Au niveau des marchandises, les articles les plus répandus dans le fret sont les produits périssables et les produits pharmaceutiques. «Pour ce type de produits, il n’y a pas d’autre alternative que l’avion. Pour les produits industriels, le choix va se faire en fonction des amendes de retard à l’arrivée. Le client va calculer le montant de l’astreinte si sa marchandise est transportée par bateau et arrive avec un mois de retard. Si c’est plus avantageux, la marchandise ira dans un conteneur. Dans le cas contraire, dans un avion-cargo», termine le broker.
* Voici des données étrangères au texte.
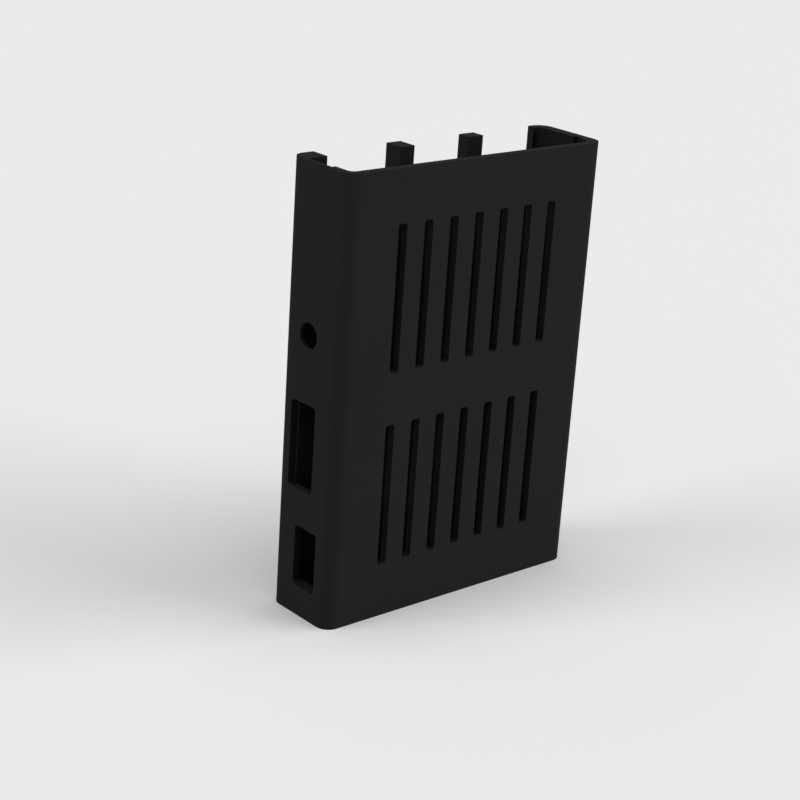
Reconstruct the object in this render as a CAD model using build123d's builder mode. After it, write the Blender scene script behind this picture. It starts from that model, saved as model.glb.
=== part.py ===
# Sleeve case for a credit-card-size single-board computer
# One moulded shell that stands on its card end. The board slides in from the open top end.
# X is the width (port wall at -X), Y the depth (vented panel at -Y, back panel at +Y), Z up.
# The origin is the middle of the card end, on the surface that the case stands on.
# All sizes are millimetres.
import os

from build123d import *

# The board and the room it needs
board_length = 85.0
board_width = 56.0
board_thickness = 1.5
board_play = 0.25  # looseness of the board in its groove
solder_gap = 2.65  # free height under the board
port_side_gap = 1.85  # from the board's port edge to the port wall
groove_clearance = 0.55  # from the board's far edge to the floor of the groove
board_stand_out = 0.2  # the board's end reaches this far past the open end

# Free height above the board: over the ports, past the middle, over the pin header
low_room = 6.8
middle_room = 8.05
header_room = 9.3

# Shell
wall = 1.55
end_wall = 1.3
corner_radius = 2.7
groove_depth = 0.75
guide_thickness = 0.85  # pad beside the board's corner at the card end

# Openings in the port wall, placed along the board and above its top face
power_at = 10.6
power_length = 11.9
power_height = 6.25
power_above_board = 1.28
video_at = 32.15
video_length = 16.85
video_height = 7.0
video_above_board = 3.7
opening_radius = 0.7
audio_at = 53.5
audio_hole = 4.9
audio_above_board = 3.25

# Relief in the port wall that lets the audio socket slide past
audio_socket_width = 7.0
relief_clearance = 0.3
relief_depth = 0.8

# Notches in the back panel for the tall ports, placed from the board's port edge
network_at = 10.1
network_notch_width = 16.8
network_notch_depth = 19.0
peripheral_at = (29.0, 47.0)
peripheral_notch_width = 14.35
peripheral_notch_depth = 14.6

# Ventilation slots in the front panel, two rows
vents_per_row = 7
vent_rows = 2
vent_width = 2.0
vent_length = 27.65
vent_pitch = 6.04
vent_row_gap = 10.0
vent_start = 10.75
vent_radius = 0.5

# Slot in the card end for the memory card
card_at = 28.0
card_slot_width = 13.0

# Overall size
groove_width = board_thickness + board_play
case_width = wall + port_side_gap + board_width + groove_clearance + wall
case_depth = wall + solder_gap + groove_width + header_room + wall
case_height = end_wall + board_length - board_stand_out

# Planes of the inside, from the port wall to the far wall and from front to back
room_left = -case_width / 2 + wall
room_right = case_width / 2 - wall - groove_depth
room_front = -case_depth / 2 + wall
room_back = case_depth / 2 - wall
board_left = room_left + port_side_gap
board_under = room_front + solder_gap
board_top = board_under + groove_width
low_roof = board_top + low_room
middle_roof = board_top + middle_room
inner_radius = corner_radius - wall

# Places of the openings
power_z = end_wall + power_at
video_z = end_wall + video_at
audio_z = end_wall + audio_at
guide_top = power_z - power_length / 2
relief_bottom = audio_z - audio_socket_width / 2 - relief_clearance
network_x = board_left + network_at
peripheral_x = [board_left + at for at in peripheral_at]
card_x = board_left + card_at
vent_middle = vent_start + vent_length + vent_row_gap / 2


def cut_room():
    """Cross-section of the inside, the same all the way up the case."""
    with Locations(((room_left + room_right) / 2, 0)):
        RectangleRounded(room_right - room_left, room_back - room_front, inner_radius)

    # The back panel is thicker over the low ports and steps back towards the pin header
    with Locations((room_left, room_back)):
        for port_x, roof in zip(peripheral_x, (low_roof, middle_roof)):
            step_width = port_x - peripheral_notch_width / 2 - room_left
            step_height = room_back - roof
            Rectangle(step_width, step_height, align=(Align.MIN, Align.MAX), mode=Mode.SUBTRACT)

    # Groove that holds the board's far edge
    with Locations((room_right, board_under)):
        Rectangle(groove_depth, groove_width, align=Align.MIN)


def port_openings():
    """Power, video and audio openings, drawn on the port wall: Y across, Z up."""
    with Locations((board_top + power_above_board, power_z)):
        RectangleRounded(power_height, power_length, opening_radius)
    with Locations((board_top + video_above_board, video_z)):
        RectangleRounded(video_height, video_length, opening_radius)
    with Locations((board_top + audio_above_board, audio_z)):
        Circle(audio_hole / 2)


def port_notches():
    """Notches for the network port and the two peripheral ports: X across, Z up."""
    with Locations((network_x, case_height)):
        Rectangle(network_notch_width, network_notch_depth, align=(Align.CENTER, Align.MAX))
    with Locations(*[(x, case_height) for x in peripheral_x]):
        Rectangle(peripheral_notch_width, peripheral_notch_depth, align=(Align.CENTER, Align.MAX))


with BuildPart() as case_body:
    with BuildSketch(Plane.XY):
        RectangleRounded(case_width, case_depth, corner_radius)
    extrude(amount=case_height)

    with BuildSketch(Plane.XY.offset(end_wall)):
        cut_room()
    extrude(amount=case_height - end_wall, mode=Mode.SUBTRACT)

    # Pad at the card end that keeps the board's corner off the port wall
    with BuildSketch(Plane.XY.offset(end_wall)):
        with Locations((room_left, room_front)):
            Rectangle(guide_thickness, low_roof - room_front, align=Align.MIN)
    extrude(amount=guide_top - end_wall)

    # Relief for the audio socket, from just below its hole to the open end
    with BuildSketch(Plane.XY.offset(relief_bottom)):
        with Locations((room_left, board_top)):
            Rectangle(relief_depth, low_room, align=(Align.MAX, Align.MIN))
    extrude(amount=case_height - relief_bottom, mode=Mode.SUBTRACT)

    with BuildSketch(Plane.YZ.offset(-case_width / 2)):
        port_openings()
    extrude(amount=wall, mode=Mode.SUBTRACT)

    with BuildSketch(Plane.XZ.offset(-case_depth / 2)):
        port_notches()
    extrude(amount=case_depth / 2 - low_roof, mode=Mode.SUBTRACT)

    with BuildSketch(Plane.XZ.offset(case_depth / 2)):
        with Locations((0, vent_middle)):
            with GridLocations(vent_pitch, vent_length + vent_row_gap, vents_per_row, vent_rows):
                RectangleRounded(vent_width, vent_length, vent_radius)
    extrude(amount=-wall, mode=Mode.SUBTRACT)

    # Card slot, between the front panel and the underside of the board
    with BuildSketch(Plane.XY):
        with Locations((card_x, room_front)):
            Rectangle(card_slot_width, solder_gap, align=(Align.CENTER, Align.MIN))
    extrude(amount=end_wall, mode=Mode.SUBTRACT)

case_body.part.label = "case_body"

os.makedirs("parts", exist_ok=True)
export_step(case_body.part, "parts/case_body.step")
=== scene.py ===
"""Sleeve case of matte black moulded plastic, standing on its card end on a pale studio floor."""

from math import cos, pi, radians, sin

import bpy
from mathutils import Matrix, Vector


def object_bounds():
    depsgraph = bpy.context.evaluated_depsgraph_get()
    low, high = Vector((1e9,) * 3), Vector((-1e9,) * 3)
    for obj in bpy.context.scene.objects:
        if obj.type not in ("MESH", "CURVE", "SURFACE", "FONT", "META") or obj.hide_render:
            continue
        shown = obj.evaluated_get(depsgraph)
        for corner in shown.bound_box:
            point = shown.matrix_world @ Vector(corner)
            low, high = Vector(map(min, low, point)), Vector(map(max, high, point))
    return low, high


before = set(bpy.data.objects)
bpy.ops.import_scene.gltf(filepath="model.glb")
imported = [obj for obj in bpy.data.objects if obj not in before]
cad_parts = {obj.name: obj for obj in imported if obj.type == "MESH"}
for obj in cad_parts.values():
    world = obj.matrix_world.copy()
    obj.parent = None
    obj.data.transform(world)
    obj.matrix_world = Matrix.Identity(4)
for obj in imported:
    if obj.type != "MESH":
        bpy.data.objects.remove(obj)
cad_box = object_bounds()
MM = 0.001


def linear(hex_colour):
    """An sRGB hex colour as the linear RGBA that Blender's sockets take."""
    channels = [int(hex_colour[i:i + 2], 16) / 255 for i in (1, 3, 5)]
    return [c / 12.92 if c <= 0.04045 else ((c + 0.055) / 1.055) ** 2.4 for c in channels] + [1.0]


def add_node(tree, kind, settings=None, **inputs):
    """Adds one node: settings are its own properties, inputs are socket values or links."""
    node = tree.nodes.new(kind)
    for name, value in (settings or {}).items():
        setattr(node, name, value)
    for name, value in inputs.items():
        socket = node.inputs[name.replace("_", " ")]
        if isinstance(value, bpy.types.NodeSocket):
            tree.links.new(value, socket)
        else:
            socket.default_value = value
    return node


def larger_of(tree, first, second):
    """The larger of two numbers. For two tests, it is 1 where either holds."""
    larger = add_node(tree, "ShaderNodeMath", {"operation": "MAXIMUM"})
    tree.links.new(first, larger.inputs[0])
    tree.links.new(second, larger.inputs[1])
    return larger.outputs["Value"]


def blend_by(tree, share, kind, at_zero, at_one):
    """Goes from one colour or number to another as share goes from 0 to 1."""
    mix = add_node(tree, "ShaderNodeMix", {"data_type": kind}, Factor=share)
    # The Mix node keeps sockets of its own for each kind of value
    first, result = {"FLOAT": (2, 0), "RGBA": (6, 2)}[kind]
    for index, value in ((first, at_zero), (first + 1, at_one)):
        if isinstance(value, bpy.types.NodeSocket):
            tree.links.new(value, mix.inputs[index])
        else:
            mix.inputs[index].default_value = value
    return mix.outputs[result]


def core_side(tree, where):
    """1 on the faces that the core of the mould makes, inside the case, and 0 on the others.

    From an inside face, a step back through the plastic ends outside the case. Places and steps
    are counted in half widths and half depths of the case, so its outside faces are at 1.
    """
    side_step, panel_step = 3.0 * MM, 6.6 * MM
    just_outside = 1.01
    half_width, half_depth = cad_box[1][0], cad_box[1][1]
    step = add_node(tree, "ShaderNodeVectorMath", {"operation": "MULTIPLY"}, Vector=where["Normal"])
    step.inputs[1].default_value = (side_step / half_width, panel_step / half_depth, 0)
    place = add_node(tree, "ShaderNodeVectorMath", {"operation": "DIVIDE"}, Vector=where["Object"])
    place.inputs[1].default_value = (half_width, half_depth, 1)
    behind = add_node(
        tree, "ShaderNodeVectorMath", {"operation": "SUBTRACT"},
        Vector=place.outputs["Vector"],
    )
    tree.links.new(step.outputs["Vector"], behind.inputs[1])
    reach = add_node(
        tree, "ShaderNodeVectorMath", {"operation": "ABSOLUTE"},
        Vector=behind.outputs["Vector"],
    )
    axes = add_node(tree, "ShaderNodeSeparateXYZ", Vector=reach.outputs["Vector"]).outputs
    outside = add_node(tree, "ShaderNodeMath", {"operation": "GREATER_THAN"})
    tree.links.new(larger_of(tree, axes["X"], axes["Y"]), outside.inputs[0])
    outside.inputs[1].default_value = just_outside
    return outside.outputs["Value"]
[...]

Mais là encore, les bateaux et les conteneurs sont également sous tension et les temps de dépotage sont très longs. Du côté du rail, le train reliant l’Europe à l’Asie passe par la Biélorussie.

Le kérosène: 25,6% des coûts de Cargolux

Au Luxembourg, une société comme Cargolux n’échappe pas aux perturbations dans le domaine du fret aérien. D’autant plus que la compagnie aérienne luxembourgeoise assure régulièrement des vols vers Zhengzhou, en Chine. On peut d’ailleurs constater que les Boeing 747 passent au sud de la Russie, au niveau de Bakou ou de Dubaï, pour rallier l’Asie.

Interrogée sur les conséquences de l’ensemble sur son activité, Cargolux a uniquement souligné «prendre les mesures nécessaires pour se conformer aux restrictions imposées».

Dans son rapport annuel de 2020, on peut lire que la dépense en kérosène a représenté 25,6% des coûts opérationnels.